Put another way: the greater your tendency to use carbohydrates for fuel, the greater your tendency to produce lactate, and thus the LOWER your lactate threshold (also known as ‘anaerobic threshold’, or ‘maximal lactate steady state’ or ‘FTP’***) (5,6).
This leads to my final and most crucial key point: if we can increase utilisation of fat and reduce utilisation of carbohydrates at a given power, this will lead to an improved lactate threshold. This, I believe, is arguably the most important benefit of RCA training – to improve utilisation of fats at a given power output, and thus increase the lactate threshold, meaning you can ride at a higher power for an extended period of time.
Conclusion
In summary, there’s evidence that some forms of RCA training can improve your ability to use fats as a fuel. For some, this is useful as it enables glycogen stores to be conserved, delaying the point at which you will run out of fuel or allowing you to ride at a higher power before running out of fuel. However, RCA training has an additional benefit, which is not as widely known.
By reducing reliance on carbohydrates, RCA training also reduces the rate of glycolysis at sub-maximal power outputs and the associated lactate production, thus INCREASING the lactate threshold.
Therefore, irrespective of whether fuel stores are a limiting factor (typically not the case for races less than ~2-3 hours, provided you refuel), RCA training might be beneficial by allowing you to ride at a higher power for a given lactate level.
* There is a third (the phosphocreatine system), but this makes only a very minimal contribution in cycling disciplines, so for the purpose of this article we can ignore it.
** Protein can also be broken down for energy, but across the vast majority of situations, the contribution of protein to energy generation is negligible.
***These terms can actually mean slightly different things, but broadly attempt to capture the same concept, which is the point at which lactate levels are no longer in steady state, and exercise cannot be sustained for an extended period.
References:
1) Hansen, A. K., Fischer, C. P., Plomgaard, P., Andersen, J. L., Saltin, B., & Pedersen, B. K. (2005). Skeletal muscle adaptation: training twice every second day vs. training once daily. Journal of Applied Physiology, 98(1), 93-99.
2) Lane, S. C., Camera, D. M., Lassiter, D. G., Areta, J. L., Bird, S. R., Yeo, W. K., ... & Hawley, J. A. (2015).

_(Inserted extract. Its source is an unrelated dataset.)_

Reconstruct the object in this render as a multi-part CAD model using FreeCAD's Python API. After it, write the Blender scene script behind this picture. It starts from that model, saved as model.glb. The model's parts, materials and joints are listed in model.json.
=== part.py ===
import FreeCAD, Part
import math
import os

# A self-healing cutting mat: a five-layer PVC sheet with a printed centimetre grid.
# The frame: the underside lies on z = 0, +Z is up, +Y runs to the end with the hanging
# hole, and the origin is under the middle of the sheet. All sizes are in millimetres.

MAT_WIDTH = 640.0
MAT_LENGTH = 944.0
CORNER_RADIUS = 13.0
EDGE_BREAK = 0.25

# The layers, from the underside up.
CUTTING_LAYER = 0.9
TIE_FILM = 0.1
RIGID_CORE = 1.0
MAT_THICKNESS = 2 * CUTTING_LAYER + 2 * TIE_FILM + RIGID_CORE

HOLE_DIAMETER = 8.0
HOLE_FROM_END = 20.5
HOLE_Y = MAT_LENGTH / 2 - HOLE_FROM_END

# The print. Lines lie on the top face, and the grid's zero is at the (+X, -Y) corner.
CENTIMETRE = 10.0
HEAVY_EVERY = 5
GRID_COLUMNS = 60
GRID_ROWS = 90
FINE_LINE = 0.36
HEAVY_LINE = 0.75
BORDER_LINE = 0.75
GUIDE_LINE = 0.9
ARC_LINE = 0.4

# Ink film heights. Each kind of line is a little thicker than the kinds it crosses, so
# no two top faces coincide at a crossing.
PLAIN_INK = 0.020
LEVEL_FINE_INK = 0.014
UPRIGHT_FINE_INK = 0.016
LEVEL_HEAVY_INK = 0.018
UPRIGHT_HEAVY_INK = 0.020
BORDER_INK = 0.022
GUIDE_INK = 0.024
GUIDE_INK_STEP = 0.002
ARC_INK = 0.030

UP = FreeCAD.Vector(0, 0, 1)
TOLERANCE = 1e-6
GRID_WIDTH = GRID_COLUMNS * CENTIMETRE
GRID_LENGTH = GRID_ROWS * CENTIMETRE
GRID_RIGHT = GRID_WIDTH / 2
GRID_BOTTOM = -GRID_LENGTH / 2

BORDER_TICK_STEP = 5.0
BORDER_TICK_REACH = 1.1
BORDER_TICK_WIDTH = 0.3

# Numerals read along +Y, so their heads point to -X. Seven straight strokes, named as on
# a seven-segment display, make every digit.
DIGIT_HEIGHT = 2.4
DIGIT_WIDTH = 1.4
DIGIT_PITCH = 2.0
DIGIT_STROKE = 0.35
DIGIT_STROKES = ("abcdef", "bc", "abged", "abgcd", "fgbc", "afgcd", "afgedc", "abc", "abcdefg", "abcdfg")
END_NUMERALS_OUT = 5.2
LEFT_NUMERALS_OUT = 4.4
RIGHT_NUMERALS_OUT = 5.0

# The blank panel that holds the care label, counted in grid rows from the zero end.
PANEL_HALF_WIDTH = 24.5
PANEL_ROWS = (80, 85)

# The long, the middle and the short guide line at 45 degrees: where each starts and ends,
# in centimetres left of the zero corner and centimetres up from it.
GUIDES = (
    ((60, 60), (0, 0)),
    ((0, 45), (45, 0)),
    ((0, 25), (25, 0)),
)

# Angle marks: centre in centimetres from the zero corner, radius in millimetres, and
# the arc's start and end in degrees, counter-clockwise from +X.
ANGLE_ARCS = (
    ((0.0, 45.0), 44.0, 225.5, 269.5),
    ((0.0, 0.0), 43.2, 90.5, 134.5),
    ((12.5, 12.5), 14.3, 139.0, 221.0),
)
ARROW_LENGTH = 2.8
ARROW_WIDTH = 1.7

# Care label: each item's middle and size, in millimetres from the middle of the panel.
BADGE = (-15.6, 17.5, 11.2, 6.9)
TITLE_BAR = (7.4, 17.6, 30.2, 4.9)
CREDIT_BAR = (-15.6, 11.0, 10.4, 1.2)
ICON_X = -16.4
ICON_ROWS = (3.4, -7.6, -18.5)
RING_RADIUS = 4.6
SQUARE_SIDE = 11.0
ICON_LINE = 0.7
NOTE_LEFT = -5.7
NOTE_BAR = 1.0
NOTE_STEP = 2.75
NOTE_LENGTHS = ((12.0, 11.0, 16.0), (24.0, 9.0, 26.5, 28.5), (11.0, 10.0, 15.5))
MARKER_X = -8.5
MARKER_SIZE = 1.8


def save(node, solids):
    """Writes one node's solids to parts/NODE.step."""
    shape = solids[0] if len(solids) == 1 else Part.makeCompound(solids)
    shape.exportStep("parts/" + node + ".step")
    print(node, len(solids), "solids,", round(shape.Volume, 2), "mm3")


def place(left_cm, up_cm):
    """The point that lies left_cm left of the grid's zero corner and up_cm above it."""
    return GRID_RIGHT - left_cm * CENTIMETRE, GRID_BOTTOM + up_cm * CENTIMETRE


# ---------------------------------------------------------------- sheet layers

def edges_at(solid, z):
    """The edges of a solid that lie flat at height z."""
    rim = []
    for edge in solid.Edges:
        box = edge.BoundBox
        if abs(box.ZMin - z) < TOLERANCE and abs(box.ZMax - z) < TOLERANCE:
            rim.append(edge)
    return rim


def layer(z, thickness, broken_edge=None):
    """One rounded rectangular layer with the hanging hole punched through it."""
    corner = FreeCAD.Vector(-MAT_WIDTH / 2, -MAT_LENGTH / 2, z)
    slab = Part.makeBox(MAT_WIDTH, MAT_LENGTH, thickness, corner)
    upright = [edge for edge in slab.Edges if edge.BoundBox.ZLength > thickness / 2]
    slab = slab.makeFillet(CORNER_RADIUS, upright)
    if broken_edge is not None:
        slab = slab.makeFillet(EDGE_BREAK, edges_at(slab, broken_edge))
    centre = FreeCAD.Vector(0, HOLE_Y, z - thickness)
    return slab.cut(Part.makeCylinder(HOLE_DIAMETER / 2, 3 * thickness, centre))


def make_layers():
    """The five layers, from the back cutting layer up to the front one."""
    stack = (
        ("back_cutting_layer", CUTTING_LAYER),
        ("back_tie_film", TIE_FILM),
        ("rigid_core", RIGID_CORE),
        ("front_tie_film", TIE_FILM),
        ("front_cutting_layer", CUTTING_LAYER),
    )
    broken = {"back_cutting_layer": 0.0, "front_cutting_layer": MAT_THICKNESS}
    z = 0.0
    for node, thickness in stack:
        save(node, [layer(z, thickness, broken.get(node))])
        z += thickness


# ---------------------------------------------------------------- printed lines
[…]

Effects of sleeping with reduced carbohydrate availability on acute training responses. Journal of Applied Physiology, 119(6), 643-655.
3) Marquet, L. A., Hausswirth, C., Molle, O., Hawley, J. A., Burke, L. M., Tiollier, E., & Brisswalter, J. (2016). Periodization of carbohydrate intake: short-term effect on performance. Nutrients, 8(12), 755.

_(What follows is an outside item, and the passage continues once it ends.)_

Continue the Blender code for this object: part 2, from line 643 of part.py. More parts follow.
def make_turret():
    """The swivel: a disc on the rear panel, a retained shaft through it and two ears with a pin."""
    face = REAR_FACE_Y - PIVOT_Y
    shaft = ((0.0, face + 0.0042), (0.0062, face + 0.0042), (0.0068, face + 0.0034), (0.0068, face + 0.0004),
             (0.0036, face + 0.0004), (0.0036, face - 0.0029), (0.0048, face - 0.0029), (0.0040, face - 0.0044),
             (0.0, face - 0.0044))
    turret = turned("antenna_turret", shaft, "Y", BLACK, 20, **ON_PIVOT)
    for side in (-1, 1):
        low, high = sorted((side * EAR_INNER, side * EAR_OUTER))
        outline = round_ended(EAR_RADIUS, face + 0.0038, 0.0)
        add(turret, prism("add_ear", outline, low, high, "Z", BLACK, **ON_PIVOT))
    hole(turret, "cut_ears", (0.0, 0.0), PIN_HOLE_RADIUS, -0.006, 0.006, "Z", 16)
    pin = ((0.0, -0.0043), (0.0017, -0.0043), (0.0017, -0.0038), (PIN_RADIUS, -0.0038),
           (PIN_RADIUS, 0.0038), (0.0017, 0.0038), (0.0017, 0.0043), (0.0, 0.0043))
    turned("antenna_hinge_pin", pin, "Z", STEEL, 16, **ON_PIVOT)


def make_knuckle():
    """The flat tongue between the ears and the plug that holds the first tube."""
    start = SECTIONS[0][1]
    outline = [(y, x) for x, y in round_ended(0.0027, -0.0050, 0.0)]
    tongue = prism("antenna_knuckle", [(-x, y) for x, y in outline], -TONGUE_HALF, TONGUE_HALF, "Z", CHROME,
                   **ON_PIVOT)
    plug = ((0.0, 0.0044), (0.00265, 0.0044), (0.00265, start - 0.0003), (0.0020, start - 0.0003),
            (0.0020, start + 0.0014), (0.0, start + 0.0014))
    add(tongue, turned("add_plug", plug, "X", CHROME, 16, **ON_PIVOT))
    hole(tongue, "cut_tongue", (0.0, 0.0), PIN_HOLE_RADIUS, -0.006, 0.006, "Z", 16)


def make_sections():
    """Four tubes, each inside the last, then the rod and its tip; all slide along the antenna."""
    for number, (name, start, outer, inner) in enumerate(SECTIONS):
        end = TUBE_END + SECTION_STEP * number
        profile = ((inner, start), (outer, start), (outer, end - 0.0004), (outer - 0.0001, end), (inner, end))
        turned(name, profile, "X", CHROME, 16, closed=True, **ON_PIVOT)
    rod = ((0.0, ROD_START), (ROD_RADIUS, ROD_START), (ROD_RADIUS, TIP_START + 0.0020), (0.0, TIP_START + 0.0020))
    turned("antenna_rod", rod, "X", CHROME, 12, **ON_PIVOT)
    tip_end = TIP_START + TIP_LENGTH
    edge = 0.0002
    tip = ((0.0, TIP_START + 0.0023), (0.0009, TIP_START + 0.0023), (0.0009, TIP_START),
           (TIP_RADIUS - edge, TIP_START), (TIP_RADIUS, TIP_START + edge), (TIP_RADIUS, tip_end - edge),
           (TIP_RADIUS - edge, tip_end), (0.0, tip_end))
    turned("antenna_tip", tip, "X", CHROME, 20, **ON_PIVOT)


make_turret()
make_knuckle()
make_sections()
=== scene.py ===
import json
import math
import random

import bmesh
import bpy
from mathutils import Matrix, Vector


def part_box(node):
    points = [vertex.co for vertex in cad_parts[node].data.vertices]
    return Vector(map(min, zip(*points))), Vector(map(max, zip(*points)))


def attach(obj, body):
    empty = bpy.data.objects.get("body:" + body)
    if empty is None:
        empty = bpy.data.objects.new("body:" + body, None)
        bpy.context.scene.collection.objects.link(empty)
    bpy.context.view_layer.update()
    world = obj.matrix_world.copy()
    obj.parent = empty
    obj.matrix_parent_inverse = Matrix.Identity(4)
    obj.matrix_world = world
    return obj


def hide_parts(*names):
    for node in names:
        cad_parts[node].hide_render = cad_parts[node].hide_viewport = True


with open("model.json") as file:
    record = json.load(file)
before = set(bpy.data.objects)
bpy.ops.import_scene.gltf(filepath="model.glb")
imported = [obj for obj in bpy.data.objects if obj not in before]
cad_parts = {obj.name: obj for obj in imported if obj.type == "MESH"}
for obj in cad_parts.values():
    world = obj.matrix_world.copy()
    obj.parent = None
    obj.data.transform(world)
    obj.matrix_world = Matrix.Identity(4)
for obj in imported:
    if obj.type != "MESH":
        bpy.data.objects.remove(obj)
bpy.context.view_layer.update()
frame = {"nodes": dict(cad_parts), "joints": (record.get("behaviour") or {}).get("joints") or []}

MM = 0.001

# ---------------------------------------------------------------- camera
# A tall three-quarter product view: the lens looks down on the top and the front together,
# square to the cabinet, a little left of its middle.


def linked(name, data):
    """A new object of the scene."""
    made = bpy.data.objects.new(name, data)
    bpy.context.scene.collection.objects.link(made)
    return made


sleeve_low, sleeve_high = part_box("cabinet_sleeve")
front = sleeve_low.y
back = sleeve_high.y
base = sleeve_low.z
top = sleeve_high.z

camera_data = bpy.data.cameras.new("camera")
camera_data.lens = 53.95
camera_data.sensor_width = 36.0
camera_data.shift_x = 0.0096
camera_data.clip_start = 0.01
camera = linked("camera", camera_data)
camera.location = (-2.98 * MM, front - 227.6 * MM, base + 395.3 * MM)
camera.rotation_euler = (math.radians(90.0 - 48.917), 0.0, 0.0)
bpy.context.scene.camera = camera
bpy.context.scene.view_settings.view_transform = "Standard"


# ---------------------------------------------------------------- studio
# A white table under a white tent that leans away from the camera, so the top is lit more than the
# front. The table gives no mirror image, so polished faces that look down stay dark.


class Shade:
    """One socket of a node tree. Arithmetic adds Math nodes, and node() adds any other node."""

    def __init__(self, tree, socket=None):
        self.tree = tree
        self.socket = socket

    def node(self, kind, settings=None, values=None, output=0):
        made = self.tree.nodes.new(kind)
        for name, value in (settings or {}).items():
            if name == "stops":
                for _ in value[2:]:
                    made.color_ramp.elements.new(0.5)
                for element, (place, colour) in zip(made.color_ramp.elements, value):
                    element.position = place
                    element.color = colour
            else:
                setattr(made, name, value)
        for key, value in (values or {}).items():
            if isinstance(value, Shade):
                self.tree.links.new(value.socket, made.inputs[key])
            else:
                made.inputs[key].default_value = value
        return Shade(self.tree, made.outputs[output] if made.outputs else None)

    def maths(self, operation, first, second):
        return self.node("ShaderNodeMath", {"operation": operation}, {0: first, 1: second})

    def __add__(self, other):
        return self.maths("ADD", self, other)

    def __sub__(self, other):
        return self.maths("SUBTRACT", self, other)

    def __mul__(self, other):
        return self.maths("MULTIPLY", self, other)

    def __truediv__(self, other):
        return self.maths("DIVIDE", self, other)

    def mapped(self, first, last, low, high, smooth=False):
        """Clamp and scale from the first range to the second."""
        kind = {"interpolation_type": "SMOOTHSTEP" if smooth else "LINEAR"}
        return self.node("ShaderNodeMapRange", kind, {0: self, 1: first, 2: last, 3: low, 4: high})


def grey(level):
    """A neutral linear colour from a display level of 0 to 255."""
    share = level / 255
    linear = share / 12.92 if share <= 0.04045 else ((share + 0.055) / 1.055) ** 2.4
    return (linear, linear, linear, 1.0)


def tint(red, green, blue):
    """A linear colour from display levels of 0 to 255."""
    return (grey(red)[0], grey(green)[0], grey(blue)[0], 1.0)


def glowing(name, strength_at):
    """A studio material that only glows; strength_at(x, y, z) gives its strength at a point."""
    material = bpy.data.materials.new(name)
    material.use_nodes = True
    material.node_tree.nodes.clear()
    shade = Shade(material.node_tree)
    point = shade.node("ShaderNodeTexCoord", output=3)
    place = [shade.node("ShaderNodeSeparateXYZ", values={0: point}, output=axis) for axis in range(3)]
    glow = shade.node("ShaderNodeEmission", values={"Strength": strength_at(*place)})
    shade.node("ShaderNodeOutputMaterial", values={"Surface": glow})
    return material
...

4) Marquet, L. A., Brisswalter, J., Louis, J., Tiollier, E., Burke, L. M., Hawley, J. A., & Hausswirth, C. (2016). Enhanced endurance performance by periodization of carbohydrate intake: “sleep low” strategy. Medicine & Science in Sports & Exercise, 48(4), 663-672.
5) Mader, A., & Heck, H. (1986). A theory of the metabolic origin of “anaerobic threshold”. International journal of sports medicine, 7(S 1), S45-S65.
6) Billat, V. L., Sirvent, P., Py, G., Koralsztein, J. P., & Mercier, J. (2003). The concept of maximal lactate steady state. Sports medicine, 33(6), 407-426.